The scan shows the full assembly of the Majohn A1: the retractable body, the spring-loaded cover that protects the nib when closed, and the nib itself. In the grayscale detail view, we can measure the nib slit directly. At the base, it is 0.128 mm wide. At the tip, it narrows to 0.016 mm, roughly one-eighth of its width at the base. That taper is what regulates ink flow. A wider slit would flood the paper; a narrower one would choke it. The Majohn achieves that geometry at a fraction of the price of the Pilot Vanishing Point it resembles.

Explore the scan

Ballpoint pen: precision manufacturing at scale

The ballpoint pen solved a problem fountain pens couldn't: reliable writing on rough surfaces, in varying orientations, with ink that dries fast enough not to smear. The mechanism is a tungsten carbide ball seated in a brass socket, rotating freely as the pen moves across paper. The ball transfers oil-based ink from the reservoir to the writing surface with each rotation.

The scan shows the ball clearly: denser than the surrounding brass housing and therefore appearing dark red here in the CT image. Also visible are the five ink channels that route ink toward the ball from the reservoir above. The assembly sequence is precise: the ball goes in through the tip opening, and the tip is then crimped inward to trap it, holding it in place while still allowing free rotation. The tolerances on that final crimp are extremely tight, on the order of microns, because the gap between ball and socket controls ink flow. Too tight and the pen skips; too loose and it makes a mess.

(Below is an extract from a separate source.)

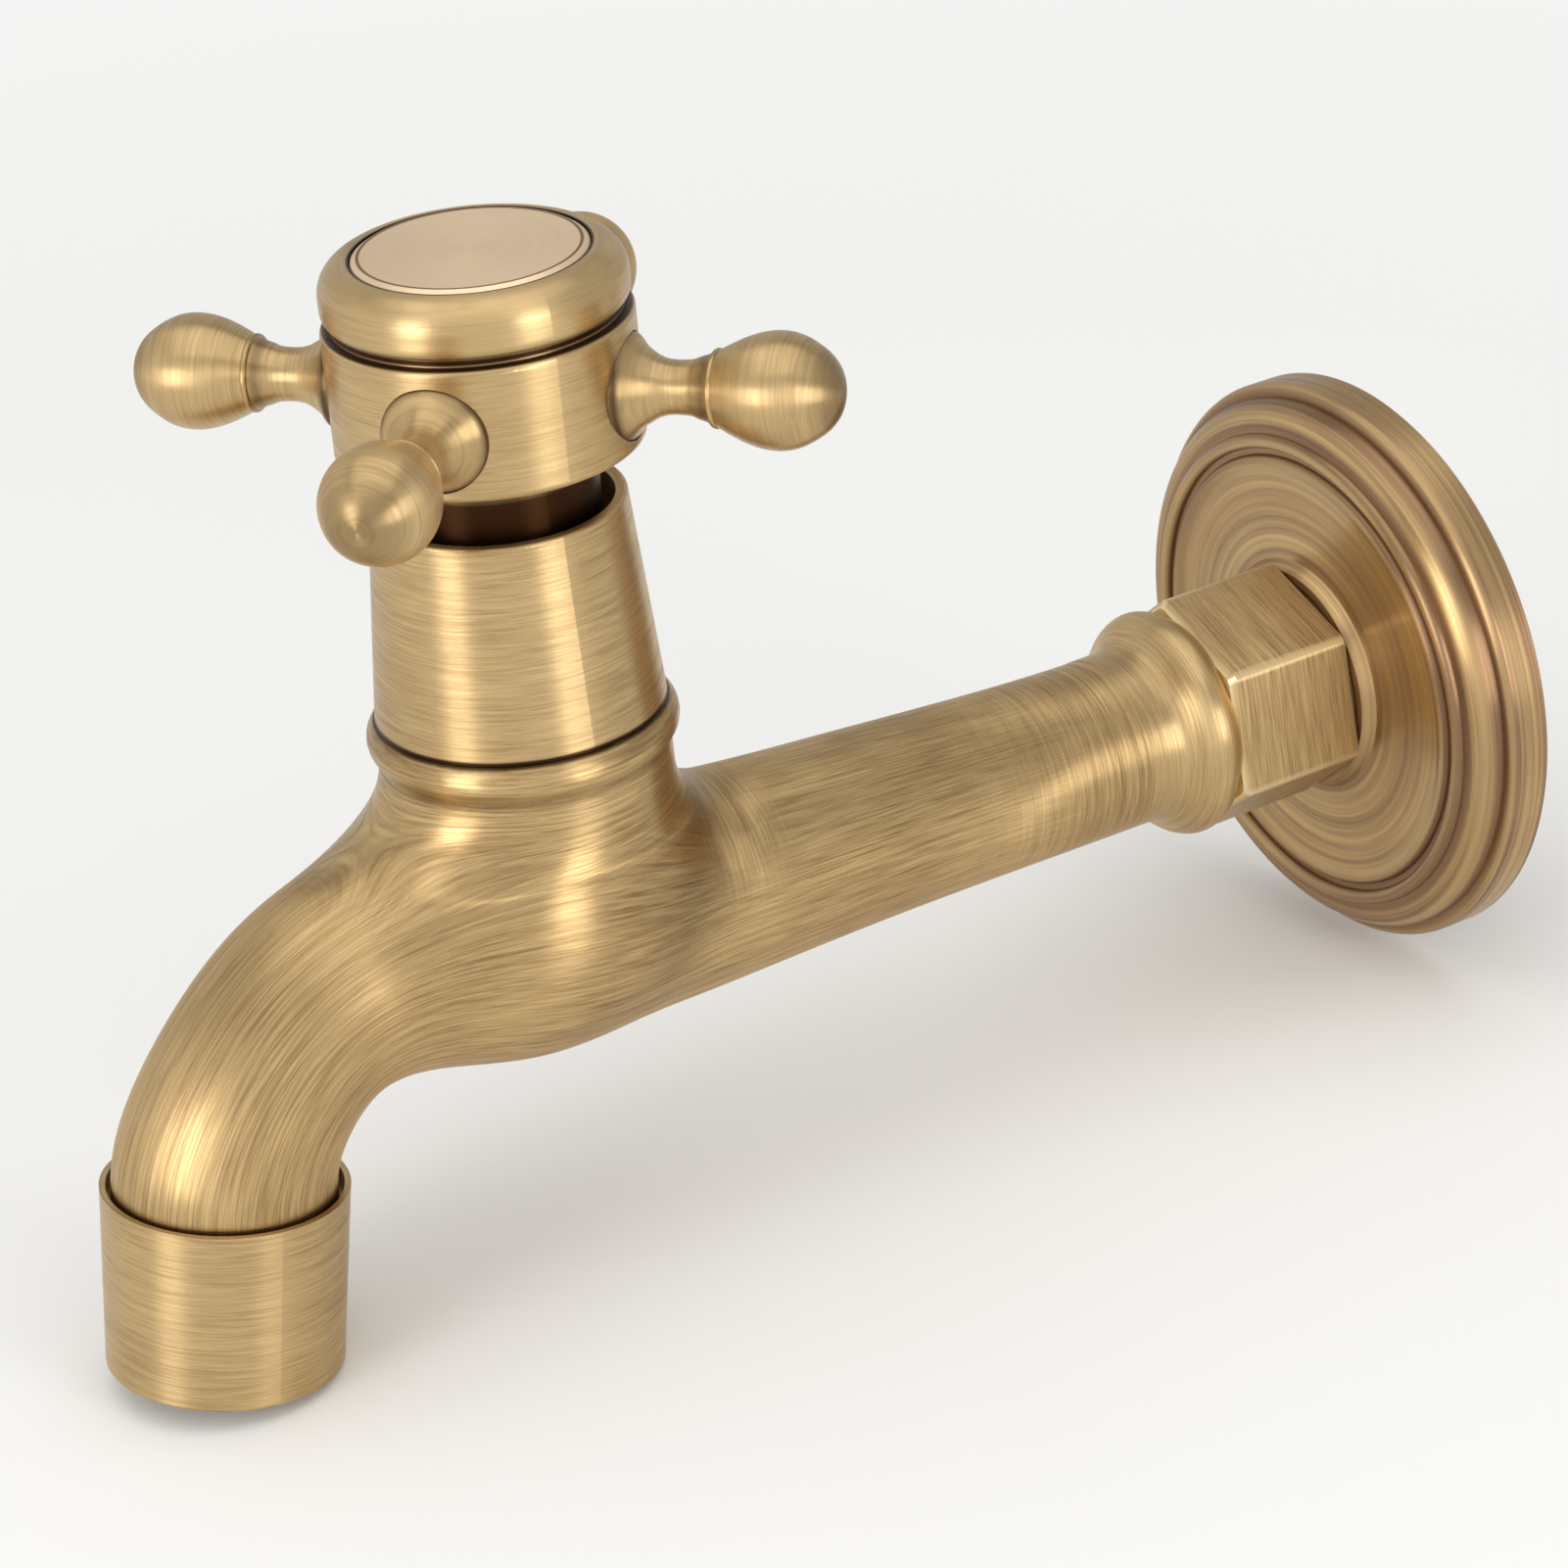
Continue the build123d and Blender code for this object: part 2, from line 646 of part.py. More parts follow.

Rollerball pen: water-based wonder

The rollerball uses water-based ink, which is thinner than ballpoint ink and flows more freely. That thinner viscosity produces a smoother writing experience with less pressure, but it also means the ink delivery system has to be more carefully controlled to prevent flooding. The scan shows the ball dropped into a stainless steel housing tube and crimped from three directions, a three-point crimp that holds the ball in place while leaving enough clearance for ink to reach it consistently. Like the fountain pen, the rollerball relies primarily on capillary action to deliver ink to the tip, with the low viscosity of the water-based ink making the flow more immediate and sensitive to orientation than a ballpoint. The trade-off is ink consumption: rollerballs run out faster, and water-based inks are more prone to bleeding through paper.

Explore the scan

Felt tip pen: simple mechanism, complex material

The felt tip replaces machined metal components with a porous fibrous tip that both carries and regulates ink. There is no ball, no socket, no slit. Ink wicks through the fiber structure to the writing surface by capillary action, and the density and orientation of the fibers determine how much ink flows and how the line looks.

The scan reveals something the surface can't: how the tip structure changes across decades of the same pen. We scanned Paper Mate Flair pens from 1966 through 2023, work we originally did for The New York Times Wirecutter after readers noticed the pen seemed to be running out of ink faster than before. The CT images show why. The 1966 Flair had a large, fully exposed felt tip with considerable fiber volume. By 1983, the tip had been reduced and a separate plastic point guard added. The 1989 version shows further changes to the collar construction. The 2023 version has a visibly smaller exposed tip surface than the original, with a tighter collar. No single redesign explains the change. The cumulative effect across fifty-seven years does.

The fiber orientation is also visible in the scans, and with it the ink distribution through the tip material. Even in a design this simple, the fluid dynamics are real and the manufacturing decisions matter.

Explore the scans

What the comparison shows

Each of these pens solves the ink delivery problem with a different mechanism: capillary action through a precision-tapered slit, a rotating ball in a crimped metal socket, a ball in a three-point crimp with low-viscosity ink, or a fibrous wick. The engineering ranges from sub-micron tolerances in a commodity product to the organic irregularity of a fiber matrix. What CT adds to the comparison is the ability to see those decisions directly, to measure the nib slit, observe the crimp geometry, and track changes in tip construction across decades without cutting anything open.